Problem details —
Repeat exactly the lines of the entries below from the one with "Continue the three.js" through the one with "THICKNESS = 0.0076", both ends included, and nothing else.

━━━━

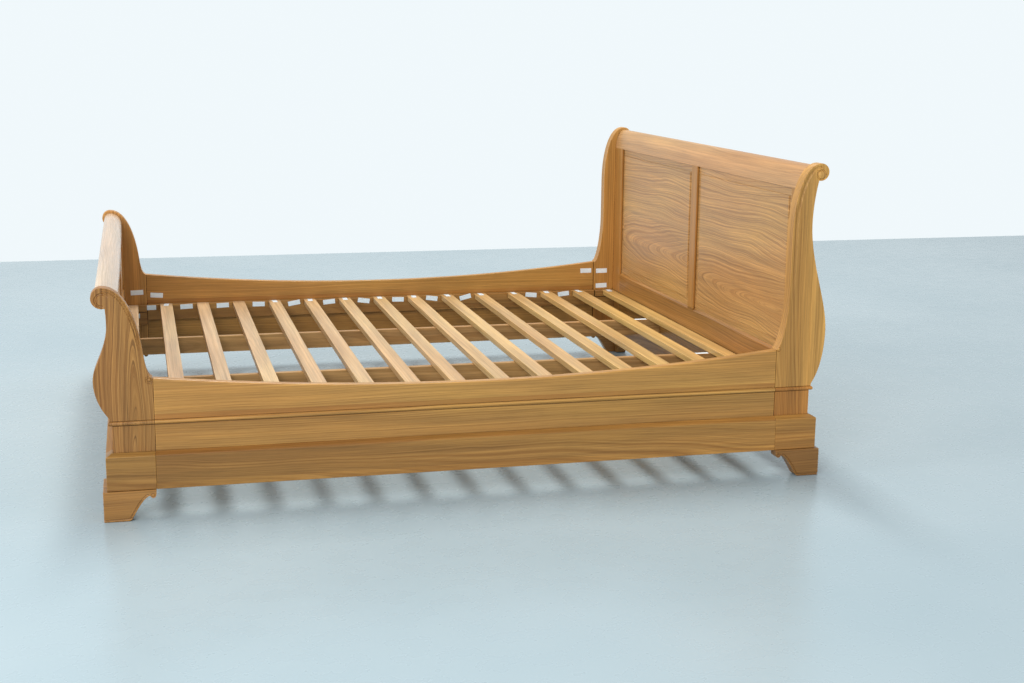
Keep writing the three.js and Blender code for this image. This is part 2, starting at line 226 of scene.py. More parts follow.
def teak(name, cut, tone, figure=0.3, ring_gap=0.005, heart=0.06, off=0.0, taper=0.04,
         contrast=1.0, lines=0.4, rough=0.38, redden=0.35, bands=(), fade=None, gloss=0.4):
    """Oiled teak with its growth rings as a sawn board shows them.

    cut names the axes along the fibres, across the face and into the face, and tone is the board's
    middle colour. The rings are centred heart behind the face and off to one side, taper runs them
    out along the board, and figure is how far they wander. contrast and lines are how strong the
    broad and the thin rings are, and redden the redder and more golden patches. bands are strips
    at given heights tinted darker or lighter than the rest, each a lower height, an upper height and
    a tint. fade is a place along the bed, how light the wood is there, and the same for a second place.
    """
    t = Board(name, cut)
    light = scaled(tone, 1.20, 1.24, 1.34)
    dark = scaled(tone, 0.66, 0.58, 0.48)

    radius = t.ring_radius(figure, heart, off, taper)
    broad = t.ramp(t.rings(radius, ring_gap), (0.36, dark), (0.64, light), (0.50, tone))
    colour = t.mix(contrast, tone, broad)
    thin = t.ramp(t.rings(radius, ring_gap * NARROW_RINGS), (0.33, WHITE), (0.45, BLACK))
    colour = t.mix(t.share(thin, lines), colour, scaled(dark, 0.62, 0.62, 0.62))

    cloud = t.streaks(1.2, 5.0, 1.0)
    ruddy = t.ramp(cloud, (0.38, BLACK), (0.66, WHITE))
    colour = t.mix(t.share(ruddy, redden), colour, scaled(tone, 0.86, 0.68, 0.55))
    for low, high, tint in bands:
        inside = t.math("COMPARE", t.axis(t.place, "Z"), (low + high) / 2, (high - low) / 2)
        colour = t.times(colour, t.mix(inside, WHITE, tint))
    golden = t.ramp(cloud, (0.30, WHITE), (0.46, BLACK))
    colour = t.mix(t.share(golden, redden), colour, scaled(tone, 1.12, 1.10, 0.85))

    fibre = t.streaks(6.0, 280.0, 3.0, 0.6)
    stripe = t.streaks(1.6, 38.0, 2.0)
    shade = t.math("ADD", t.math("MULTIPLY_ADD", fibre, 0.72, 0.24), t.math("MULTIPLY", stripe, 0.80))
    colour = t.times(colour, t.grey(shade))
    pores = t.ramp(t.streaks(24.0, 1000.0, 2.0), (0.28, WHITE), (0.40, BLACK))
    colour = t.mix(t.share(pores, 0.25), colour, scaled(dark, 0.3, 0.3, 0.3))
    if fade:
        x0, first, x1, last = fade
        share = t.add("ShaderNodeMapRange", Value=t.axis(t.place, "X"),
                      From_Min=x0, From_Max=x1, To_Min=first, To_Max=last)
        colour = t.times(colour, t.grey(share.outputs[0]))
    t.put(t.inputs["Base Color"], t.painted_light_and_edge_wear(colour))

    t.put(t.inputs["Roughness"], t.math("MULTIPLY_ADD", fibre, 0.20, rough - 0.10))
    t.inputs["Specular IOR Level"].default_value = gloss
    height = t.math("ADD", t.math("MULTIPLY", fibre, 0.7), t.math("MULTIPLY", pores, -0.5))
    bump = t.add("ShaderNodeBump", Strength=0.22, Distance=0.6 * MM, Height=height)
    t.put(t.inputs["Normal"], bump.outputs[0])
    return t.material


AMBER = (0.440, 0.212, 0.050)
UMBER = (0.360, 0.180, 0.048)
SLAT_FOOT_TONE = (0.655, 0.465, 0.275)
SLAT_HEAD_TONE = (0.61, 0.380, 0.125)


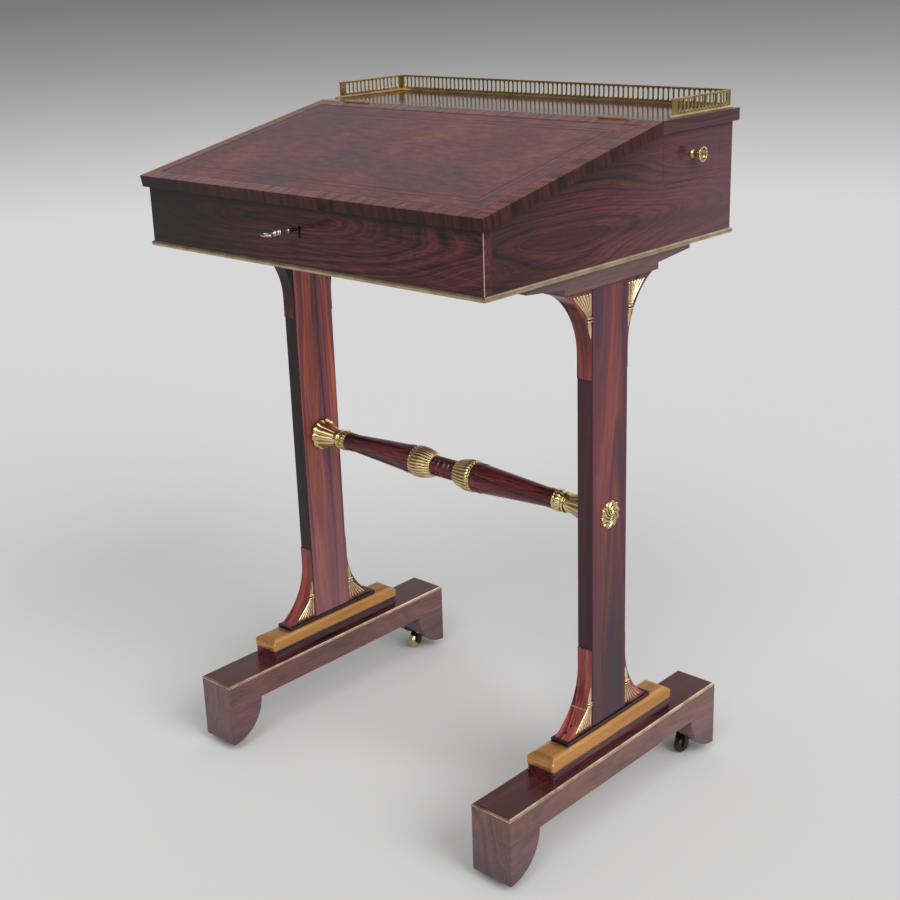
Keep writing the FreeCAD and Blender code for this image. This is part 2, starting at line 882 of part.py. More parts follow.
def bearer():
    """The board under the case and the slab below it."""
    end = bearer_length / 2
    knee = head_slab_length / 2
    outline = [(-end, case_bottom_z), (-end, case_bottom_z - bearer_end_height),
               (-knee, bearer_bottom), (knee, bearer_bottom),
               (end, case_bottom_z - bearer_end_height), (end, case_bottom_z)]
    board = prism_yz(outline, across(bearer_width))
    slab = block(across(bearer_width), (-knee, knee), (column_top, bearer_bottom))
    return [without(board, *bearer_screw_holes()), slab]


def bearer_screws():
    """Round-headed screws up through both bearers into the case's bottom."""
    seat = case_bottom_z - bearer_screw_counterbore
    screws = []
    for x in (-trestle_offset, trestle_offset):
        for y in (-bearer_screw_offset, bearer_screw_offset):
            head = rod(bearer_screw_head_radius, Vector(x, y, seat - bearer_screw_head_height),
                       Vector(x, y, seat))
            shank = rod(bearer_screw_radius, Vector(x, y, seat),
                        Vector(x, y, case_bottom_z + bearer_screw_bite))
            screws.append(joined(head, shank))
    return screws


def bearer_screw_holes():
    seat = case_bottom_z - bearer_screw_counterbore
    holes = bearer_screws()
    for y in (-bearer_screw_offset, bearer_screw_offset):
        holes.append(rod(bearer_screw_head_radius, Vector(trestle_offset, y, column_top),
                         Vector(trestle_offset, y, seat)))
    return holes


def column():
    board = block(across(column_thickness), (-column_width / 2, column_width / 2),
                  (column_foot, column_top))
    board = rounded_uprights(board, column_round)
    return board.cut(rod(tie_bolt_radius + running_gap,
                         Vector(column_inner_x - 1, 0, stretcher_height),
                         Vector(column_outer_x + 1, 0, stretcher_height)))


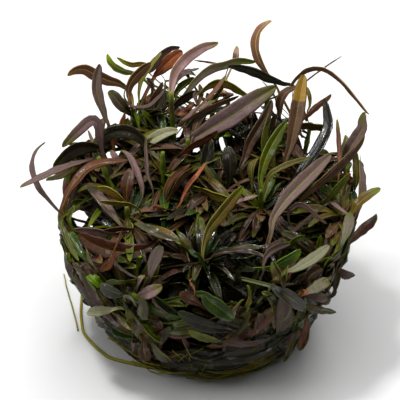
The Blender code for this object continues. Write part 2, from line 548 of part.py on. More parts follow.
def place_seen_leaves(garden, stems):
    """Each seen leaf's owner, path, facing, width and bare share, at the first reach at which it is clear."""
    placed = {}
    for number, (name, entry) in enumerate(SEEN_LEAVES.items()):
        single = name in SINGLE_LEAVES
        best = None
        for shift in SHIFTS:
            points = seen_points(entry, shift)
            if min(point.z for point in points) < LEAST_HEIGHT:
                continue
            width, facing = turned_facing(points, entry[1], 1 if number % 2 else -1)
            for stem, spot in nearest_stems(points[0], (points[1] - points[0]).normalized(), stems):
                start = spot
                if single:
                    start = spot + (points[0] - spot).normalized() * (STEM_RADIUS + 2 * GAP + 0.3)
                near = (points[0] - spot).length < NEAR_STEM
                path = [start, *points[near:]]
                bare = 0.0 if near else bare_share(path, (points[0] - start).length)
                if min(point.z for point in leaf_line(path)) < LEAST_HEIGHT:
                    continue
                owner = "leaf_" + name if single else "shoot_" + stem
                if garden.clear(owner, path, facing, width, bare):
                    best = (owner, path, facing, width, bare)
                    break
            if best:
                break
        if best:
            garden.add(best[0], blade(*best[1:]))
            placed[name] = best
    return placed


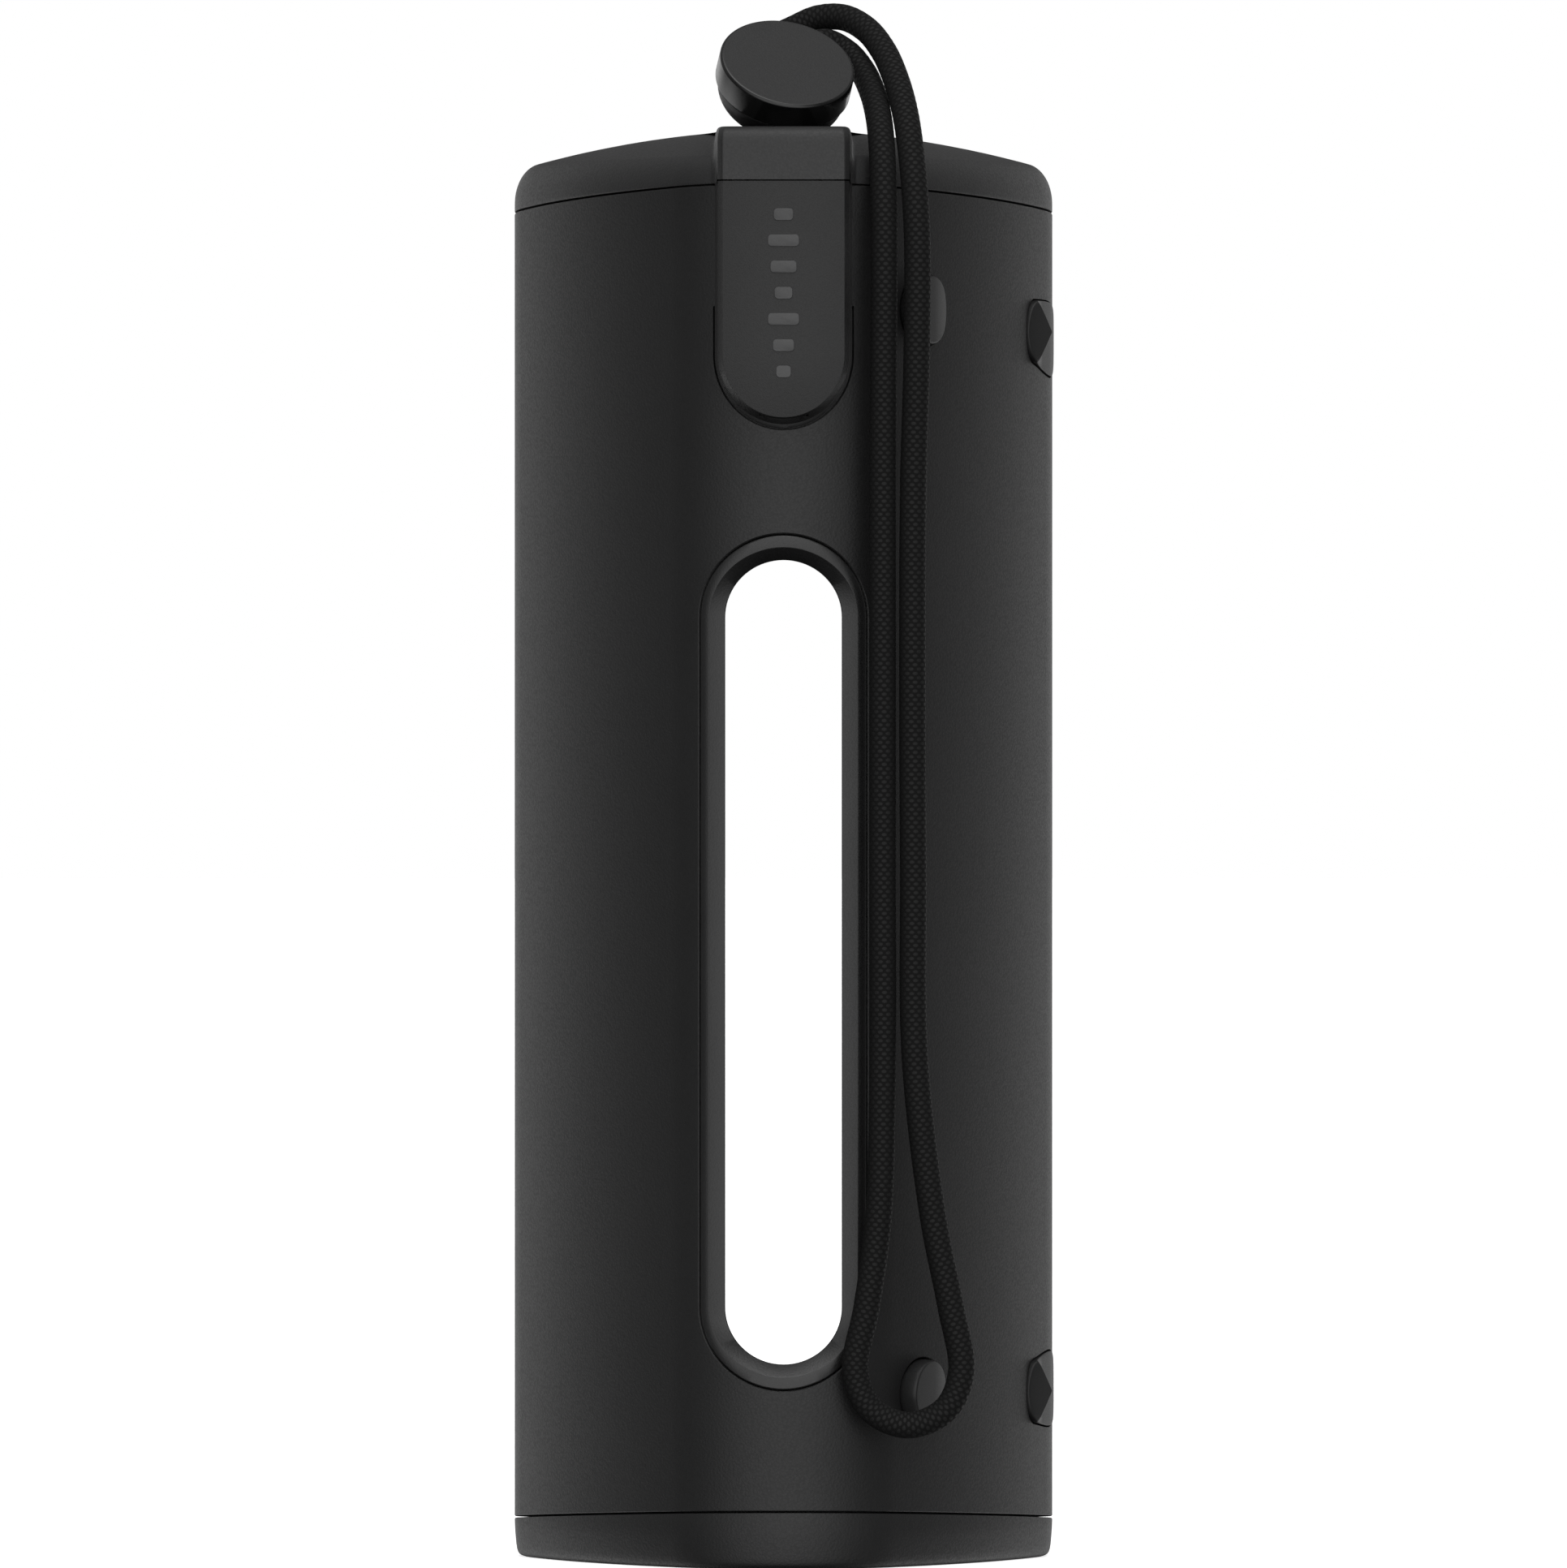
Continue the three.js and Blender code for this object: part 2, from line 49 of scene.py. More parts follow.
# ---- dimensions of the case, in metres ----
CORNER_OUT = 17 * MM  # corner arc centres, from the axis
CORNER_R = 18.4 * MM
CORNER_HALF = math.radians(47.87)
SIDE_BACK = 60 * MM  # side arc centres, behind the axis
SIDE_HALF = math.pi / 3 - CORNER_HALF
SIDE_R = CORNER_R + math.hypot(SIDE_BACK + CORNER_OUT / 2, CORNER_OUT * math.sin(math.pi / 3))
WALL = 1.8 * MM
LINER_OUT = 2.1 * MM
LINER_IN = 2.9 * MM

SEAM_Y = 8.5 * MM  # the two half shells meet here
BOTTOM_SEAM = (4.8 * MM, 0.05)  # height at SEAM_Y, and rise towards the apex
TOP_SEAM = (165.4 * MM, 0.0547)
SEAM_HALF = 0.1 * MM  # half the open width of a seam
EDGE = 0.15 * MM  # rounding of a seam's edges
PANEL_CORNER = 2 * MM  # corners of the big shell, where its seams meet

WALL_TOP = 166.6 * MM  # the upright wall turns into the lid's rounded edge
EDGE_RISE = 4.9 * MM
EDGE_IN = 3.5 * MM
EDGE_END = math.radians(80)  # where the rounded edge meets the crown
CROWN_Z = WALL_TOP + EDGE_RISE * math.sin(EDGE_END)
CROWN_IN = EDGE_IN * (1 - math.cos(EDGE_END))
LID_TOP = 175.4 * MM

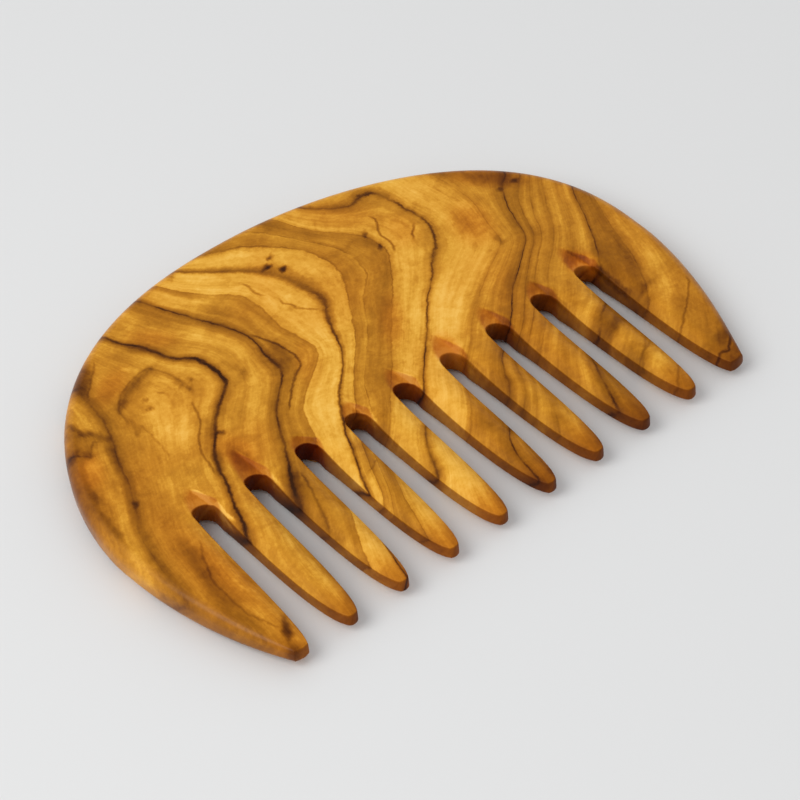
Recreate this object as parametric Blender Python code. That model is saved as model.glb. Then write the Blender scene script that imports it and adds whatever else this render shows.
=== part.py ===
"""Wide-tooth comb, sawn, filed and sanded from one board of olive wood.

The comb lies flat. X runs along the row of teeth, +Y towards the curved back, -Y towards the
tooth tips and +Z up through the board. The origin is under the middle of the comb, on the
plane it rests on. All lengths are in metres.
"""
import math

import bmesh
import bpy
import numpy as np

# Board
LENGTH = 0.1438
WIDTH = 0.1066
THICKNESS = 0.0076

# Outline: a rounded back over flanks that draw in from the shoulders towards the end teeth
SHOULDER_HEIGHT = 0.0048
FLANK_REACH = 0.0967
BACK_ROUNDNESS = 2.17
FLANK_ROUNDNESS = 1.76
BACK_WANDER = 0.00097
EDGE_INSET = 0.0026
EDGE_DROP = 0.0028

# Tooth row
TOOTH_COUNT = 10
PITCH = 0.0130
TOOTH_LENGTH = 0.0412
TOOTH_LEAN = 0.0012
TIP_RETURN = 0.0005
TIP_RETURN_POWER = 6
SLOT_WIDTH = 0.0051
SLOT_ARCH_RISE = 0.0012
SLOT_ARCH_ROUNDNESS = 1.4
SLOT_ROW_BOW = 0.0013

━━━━

Answer for the task —
Continue the three.js and Blender code for this object: part 2, from line 49 of scene.py. More parts follow.
# ---- dimensions of the case, in metres ----
CORNER_OUT = 17 * MM  # corner arc centres, from the axis
CORNER_R = 18.4 * MM
CORNER_HALF = math.radians(47.87)
SIDE_BACK = 60 * MM  # side arc centres, behind the axis
SIDE_HALF = math.pi / 3 - CORNER_HALF
SIDE_R = CORNER_R + math.hypot(SIDE_BACK + CORNER_OUT / 2, CORNER_OUT * math.sin(math.pi / 3))
WALL = 1.8 * MM
LINER_OUT = 2.1 * MM
LINER_IN = 2.9 * MM

SEAM_Y = 8.5 * MM  # the two half shells meet here
BOTTOM_SEAM = (4.8 * MM, 0.05)  # height at SEAM_Y, and rise towards the apex
TOP_SEAM = (165.4 * MM, 0.0547)
SEAM_HALF = 0.1 * MM  # half the open width of a seam
EDGE = 0.15 * MM  # rounding of a seam's edges
PANEL_CORNER = 2 * MM  # corners of the big shell, where its seams meet

WALL_TOP = 166.6 * MM  # the upright wall turns into the lid's rounded edge
EDGE_RISE = 4.9 * MM
EDGE_IN = 3.5 * MM
EDGE_END = math.radians(80)  # where the rounded edge meets the crown
CROWN_Z = WALL_TOP + EDGE_RISE * math.sin(EDGE_END)
CROWN_IN = EDGE_IN * (1 - math.cos(EDGE_END))
LID_TOP = 175.4 * MM

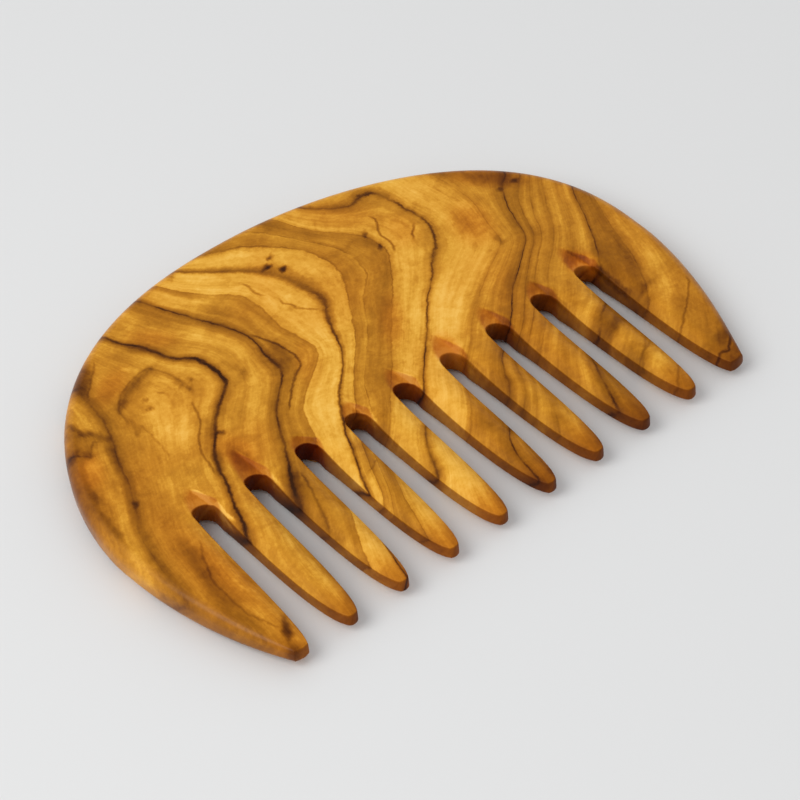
Recreate this object as parametric Blender Python code. That model is saved as model.glb. Then write the Blender scene script that imports it and adds whatever else this render shows.
=== part.py ===
"""Wide-tooth comb, sawn, filed and sanded from one board of olive wood.

The comb lies flat. X runs along the row of teeth, +Y towards the curved back, -Y towards the
tooth tips and +Z up through the board. The origin is under the middle of the comb, on the
plane it rests on. All lengths are in metres.
"""
import math

import bmesh
import bpy
import numpy as np

# Board
LENGTH = 0.1438
WIDTH = 0.1066
THICKNESS = 0.0076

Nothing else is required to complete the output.